Wireless capability threatens the top rule in meeting dos-and-don’ts, which is paying attention to the speaker, said Sue Fox, author of Business Etiquette For Dummies and a manners consultant for many Silicon Valley executives.

“I think people are pretty aware that they’re not going to do a report during a speech,” Fox said. “If you’re doing other work — talking on a phone, working on a computer — I think it’s ill manners. It’s very rude”

Ron Sperano says he’s seen the clueless disrupt an entire meeting by typing incessantly or failing to mute their laptop’s audio and letting it bing and buzz away as messages flow in and out. He’s been so distracted by e-mail he didn’t hear a question asked of him by a vice president. (The screen closed unexpectedly on Sperano, who looked up to find his boss smiling at him and the room silent.)

On the other hand, “if it’s a two-hour meeting, I don’t need to be attentive for those two hours,” said Sperano, who heads wireless solutions for IBM’S laptops and other personal computers. “I’d be the first to tell you I do e-mail at a lot of the meetings. But I have to do that because I’ve got to do more with less. That’s how I do more with less.”

Sperano’s developed a vocabulary for the dynamics of meeting where some stay connected. He admits to being an outlet hound — those who walk into a meeting and immediately scout out a power outlet they can plug into.

Watch out for the “basement meeting” — that running commentary of confidential reactions to the company line carried out via instant messaging, he said. People who aren’t paying attention to the meeting around them display a “cache deficit” and have to ask for a repeat of the discussion’s last 20 words.

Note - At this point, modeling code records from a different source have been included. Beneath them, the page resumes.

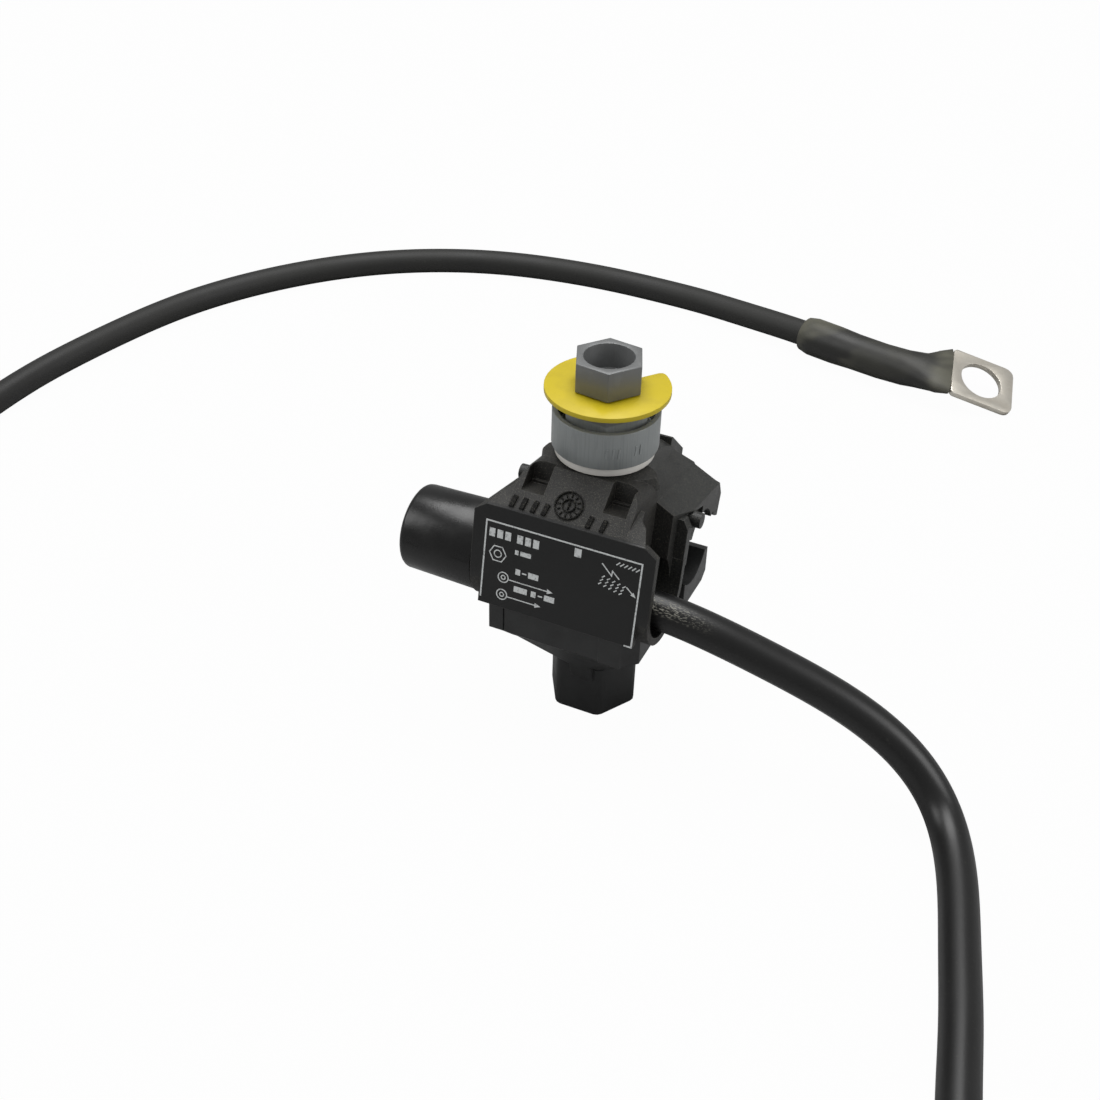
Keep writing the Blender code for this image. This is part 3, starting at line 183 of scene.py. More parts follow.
@dataclass(frozen=True)
class Pattern:
    """A noise pattern, and where a colour shows on it.

    Attributes:
        scale: Spots for each metre.
        detail: How many finer layers it has.
        low: The level where the colour starts.
        high: The level where it is full.
        share: How much of it shows there.
        colour: The colour.
        stretch: How much the pattern is squeezed along each axis.
    """

    scale: float
    detail: float
    low: float = 0.0
    high: float = 1.0
    share: float = 1.0
    colour: Colour = (0.0, 0.0, 0.0)
    stretch: Point = (1.0, 1.0, 1.0)


class TreeBuilder:
    """A node tree, with one way to add any node."""

    def __init__(self, tree: bpy.types.NodeTree) -> None:
        """Takes the tree to build in."""
        self.tree = tree

    def node(self, kind: str, settings: dict | None = None, sockets: dict | None = None) -> bpy.types.Node:
        """Adds one node.

        Args:
            kind: The node's type.
            settings: Its settings, set before the sockets.
            sockets: Values or links for its inputs, by name or number.

        Returns:
            The node.
        """
        node = self.tree.nodes.new(kind)
        for key, value in (settings or {}).items():
            setattr(node, key, value)
        for key, value in (sockets or {}).items():
            socket = value.socket if isinstance(value, Num) else value
            if isinstance(socket, bpy.types.NodeSocket):
                self.tree.links.new(socket, node.inputs[key])
            else:
                node.inputs[key].default_value = socket
        return node


class FinishGraph(TreeBuilder):
    """A material's node tree."""

    def __init__(self, name: str) -> None:
        """Makes an empty material.

        Args:
            name: The material's name.
        """
        self.material = bpy.data.materials.new(name)
        self.material.use_nodes = True
        super().__init__(self.material.node_tree)
        self.tree.nodes.clear()

    def place(self) -> bpy.types.NodeSocket:
        """Returns the point on the object, in metres."""
        return self.node("ShaderNodeTexCoord").outputs["Object"]

    def facing(self) -> bpy.types.NodeSocket:
        """Returns the surface's normal in the object's own frame."""
        return self.node("ShaderNodeTexCoord").outputs["Normal"]

    def along(self, direction: Value, vector: bpy.types.NodeSocket | None = None) -> Num:
        """Measures the place along a direction.

        Args:
            direction: The direction, in the object's frame.
            vector: The vector to measure, or None for the place.

        Returns:
            The dot product.
        """
        source = self.place() if vector is None else vector
        node = self.node("ShaderNodeVectorMath", {"operation": "DOT_PRODUCT"}, {0: source, 1: direction})
        return Num(self, node.outputs["Value"])

    def noise(self, pattern: Pattern) -> Num:
        """Adds a noise pattern.

        Args:
            pattern: Its scale, detail and stretch.

        Returns:
            The pattern, about 0.3 to 0.7.
        """
        mapping = self.node("ShaderNodeMapping", None, {"Vector": self.place(), "Scale": pattern.stretch})
        sockets = {"Vector": mapping.outputs[0], "Scale": pattern.scale, "Detail": pattern.detail}
        return Num(self, self.node("ShaderNodeTexNoise", None, sockets).outputs[0])

    def grain(self, scale: float) -> Num:
        """Adds a cell pattern, for the pits of a mould's grain."""
        node = self.node("ShaderNodeTexVoronoi", None, {"Vector": self.place(), "Scale": scale})
        return Num(self, node.outputs["Distance"])

    def mix(self, share: Value, first: Value, second: Value) -> bpy.types.NodeSocket:
        """Mixes two colours.

        Args:
            share: How much of the second shows, 0 to 1.
            first: The first colour.
            second: The second colour.

        Returns:
            The mixed colour.
        """

        def four(colour: Value) -> Value:
            """Returns a plain colour with its alpha."""
            return (*colour, 1.0) if isinstance(colour, tuple) and len(colour) == 3 else colour

        node = self.node("ShaderNodeMix", {"data_type": "RGBA"}, {0: share, 6: four(first), 7: four(second)})
        return node.outputs[2]

    def edge(self, radius: float) -> bpy.types.NodeSocket:
        """Returns normals that round each edge over a radius."""
        return self.node("ShaderNodeBevel", {"samples": 6}, {"Radius": radius}).outputs[0]

    def spotted(self, tone: Value, noise: Num, pattern: Pattern, mask: Value = 1.0) -> Value:
        """Lays a pattern's colour where the pattern is high."""
        return self.mix(noise.rise(pattern.low, pattern.high) * mask * pattern.share, tone, pattern.colour)

    def worn(self, tone: Value, colour: Colour, radius: float, share: float) -> Value:
        """Lays a colour on the edges; a lighter one stands partly for wear and partly for a painted highlight
        where the edges catch the light.

        Args:
            tone: The colour below.
            colour: The edges' colour, partly wear and partly a painted highlight.
            radius: How far an edge reaches.
            share: How much of the colour shows.

        Returns:
            The new colour.
        """
        sharp = self.node("ShaderNodeNewGeometry").outputs["Normal"]
        mask = (1.0 - self.along(self.edge(radius), sharp)).rise(*EDGE_LEVELS)
        return self.mix(mask * share, tone, colour)

    def bump(self, height: Value, depth: float, normal: Value | None = None) -> bpy.types.NodeSocket:
        """Adds relief.

        Args:
            height: The pattern.
            depth: How deep one unit of it is, in metres.
            normal: Normals to start from.

        Returns:
            The new normals.
        """
        sockets = {"Height": height, "Distance": depth, "Strength": 1.0}
        if normal is not None:
            sockets["Normal"] = normal
        return self.node("ShaderNodeBump", None, sockets).outputs[0]

    def close(self, sockets: dict) -> bpy.types.Material:
        """Ends the tree in a Principled shader.

        Args:
            sockets: The shader's values or links, by name.

        Returns:
            The finished material.
        """
        ready = {
            key: (*value, 1.0) if isinstance(value, tuple) and len(value) == 3 else value
            for key, value in sockets.items()
        }
        shader = self.node("ShaderNodeBsdfPrincipled", None, ready)
        self.node("ShaderNodeOutputMaterial", None, {"Surface": shader.outputs[0]})
        return self.material


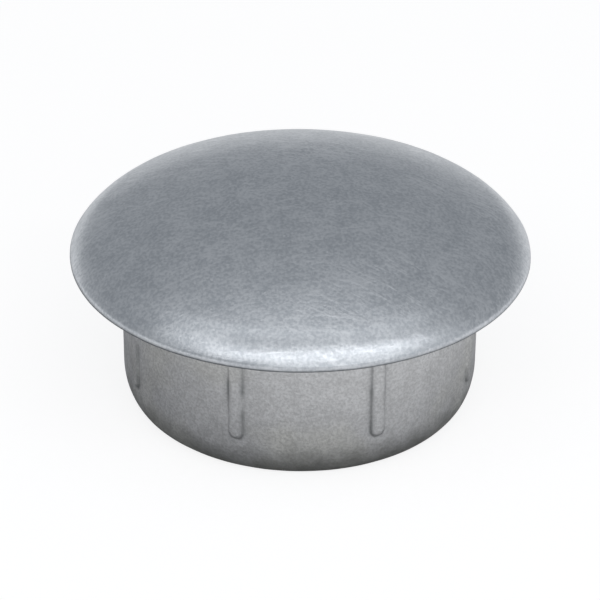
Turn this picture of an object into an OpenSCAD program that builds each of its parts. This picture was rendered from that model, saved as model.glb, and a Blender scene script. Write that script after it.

Then there’s the annoying “Google-It-Alls” — those “people who use the Internet connection to look up the answer to every single question and respond like the kid in class who always raises their hand first,” Sperano said.

Sperano believes that meeting etiquette will evolve as wireless networks — which use radio waves to broadcast signals back and forth to strategically placed antennas — build a pervasive information environment.

Laptop developers are anticipating the use of wireless in ways that include adding tiny lights to illuminate the keyboard in a darkened room, quieter keypads and a one-button mute to silence the babel. A 180-degree hinge allows display screens to lay flat, removing a physically small but psychologically important barrier to eye contact around a conference table, Sperano said.

Besides using common sense, courtesy and discretion, Sperano said his main advice is to get your laptop or PDA configured and working before you walk into a meeting, not while people are trying to talk. Businesses are adopting wireless because it can increase efficiency for workers who spend a lot of time at meetings, away from their desks or on the road.

Semiconductor maker Intel last year tested the value of an office wireless network on about 800 employees from engineering to sales. The employees found they had 23 minutes extra per day to accomplish their work, said Brian Tucker, an Intel marketing manager for mobile equipment who conducted the study.

Intel estimated only 11 minutes of additional productivity per week was needed to break even on the cost of setting up a wireless network. Fitting out 1,000 employees at a total cost of $400,000 would deliver a benefit of $5 million over three years.

By last year, Intel had equipped almost 5,000 users across the company in 80 buildings, Tucker said.

“We’re a highly mobile workforce,” he said.

Like technology, etiquette is something that changes with the times, Fox said.

“The basis is the same, though,” she said, “respect, self respect, respecting others.”